An Australian Scientist Is Working To Make Steel Stronger

A University of Queensland scientist is among a team of international researchers bringing us closer to a new generation of steel and metal alloys. What’s wrong with what we currently have? Well, at the moment we have an issue with hydrogen absorbing into metals and making them brittle – and it has meant massive failures in major engineering and building projects.

But it looks like embrittlement may soon be a thing of the past.

Professor Roger Wepf, Director of the UQ Centre for Microscopy and Microanalysis said embrittlement has been a known issue for 140 years.

“The current generation of these metals can suffer hydrogen embrittlement, where they become brittle and fracture due to the accidental introduction of hydrogen during manufacture and processing,” he said. “A major example of alloy embrittlement occurred in 2013, when bolts in the eastern span of the San Francisco-Oakland bridge failed tests during construction.”
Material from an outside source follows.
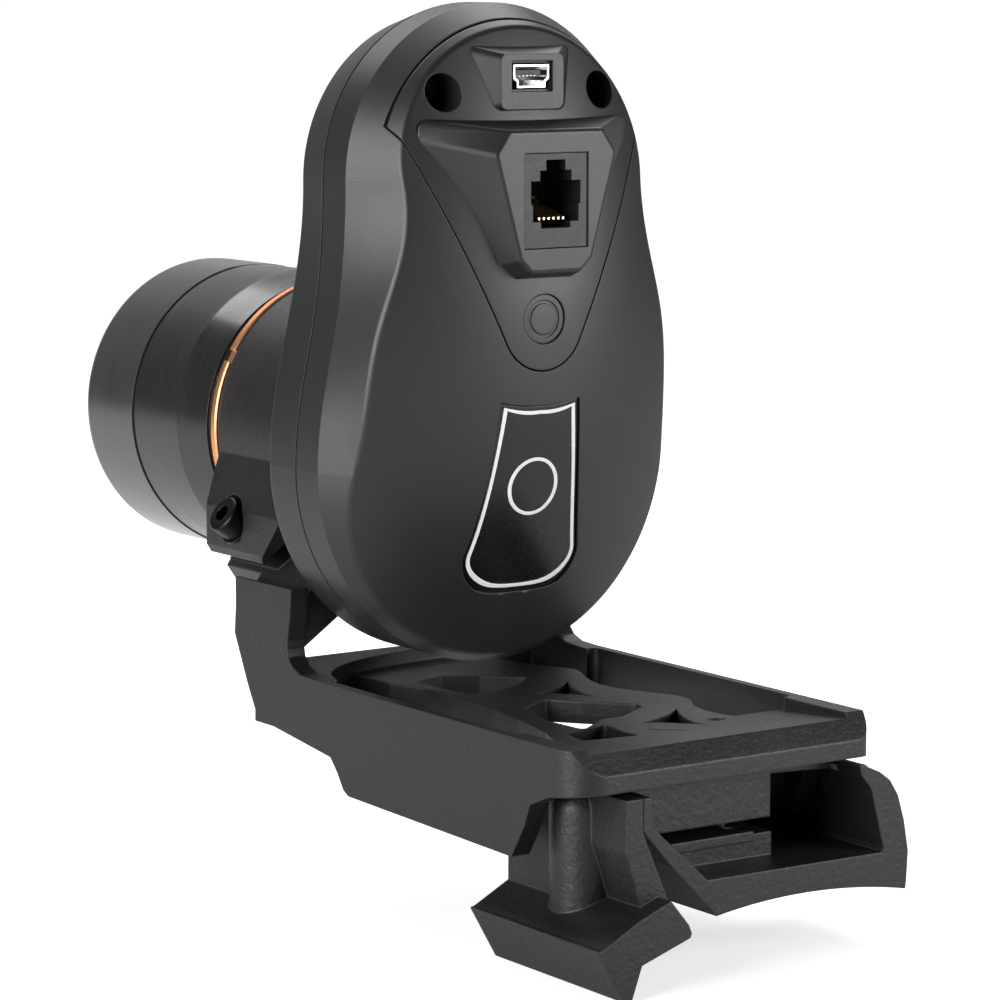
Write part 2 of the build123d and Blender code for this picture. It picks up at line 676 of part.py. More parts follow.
with BuildPart() as bracket_frame:
    # clamp ring on its two shoulders
    extrude(discs(ring_front_y, [(0, 0)], ring_outer), amount=ring_front_y - ring_rear_y)
    for shoulder in (left_shoulder, right_shoulder):
        extrude(polygon_face(rear_plane(shoulder_front_y), shoulder), amount=shoulder_front_y - shoulder_rear_y)
    add(upper_lug_block.part)
    extrude(polygon_face(rear_plane(ring_front_y), lower_lug), amount=lug_length)
    # two side walls that rise into the arms
    for left in (-tray_half, wall_inner):
        extrude(polygon_face(side_plane(left), side_outline), amount=side_wall)
    # rear wall of the tray, blending forward into the web
    extrude(polygon_face(side_plane(-tray_half), rear_wall), amount=2 * tray_half)
    # soft rear corners, larger on the left
    for side, rounding in ((-1, 6.5), (1, 3.0)):
        centre = (side * (tray_half - rounding), -15.6 + rounding)
        with BuildSketch(Plane.XY.offset(axis_height - 62)) as corner_waste:
            with Locations((side * (tray_half - rounding / 2 + 0.5), -15.6 + rounding / 2 - 0.5)):
                Rectangle(rounding + 1, rounding + 1)
            with Locations(centre):
                Circle(rounding, mode=Mode.SUBTRACT)
        extrude(amount=25, mode=Mode.SUBTRACT)
    # cross wall at the front of the tray, bowed at the left corner
    with BuildSketch(Plane.XY.offset(axis_height - 50.9)) as cross_wall:
        with BuildLine():
            Polyline((tray_half, 84), (-tray_half, 84), (-tray_half, 62), (-wall_inner, 62), close=False)
            Spline((-wall_inner, 62), (-24, 69), (-18, 74), (-7, 78), (6, 79.5))
            Polyline((6, 79.5), (tray_half, 79.5), (tray_half, 84), close=False)
        make_face()
    extrude(amount=50.9 + rim_height)
    # web of the tray, scalloped along its right side
    with BuildSketch(Plane.XY.offset(axis_height + web_top - web_thickness)) as web:
        with BuildLine():
            Polyline((-29.5, 1), (-29.5, -9), (29.5, -9), (29.5, -4))
            Spline((29.5, -4), (22, -1.2), (17.2, 5), (16.2, 12), (18.6, 18.5))
            Spline((18.6, 18.5), (20.4, 24.5), (18.2, 30.5), (15.4, 40), (18.4, 50.5), (20.4, 56.3),
                   (17.8, 63), (15.6, 70), (15.6, 80))
            Polyline((15.6, 80), (-15, 80), (-15, 64), (-12.5, 56), (-12.5, 48), (-13.5, 34), (-14.8, 24),
                     (-17.4, 12), (-21, 4), (-29.5, 1))
        make_face()
    extrude(amount=web_thickness)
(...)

The problem occurs because hydrogen is extremely volatile and diffuses quickly, Dr Weft says.

“Our research collaboration has, for the first time, localised and visualised hydrogen in steels and alloys,” he said. “This is essential for the development of new alloys with greater endurance.”

Dr Weft and his team have shown that it’s possible to localise hydrogen at atomic resolution – at the scale of a single atom – or at a nanometre (less than one-billionth of a metre) scale. They do this by using a combination of techniques, including cryo electron microscopy freezing, low-temperature sample preparation in a cryo focused ion beam microscope, and inert cryo-transfer.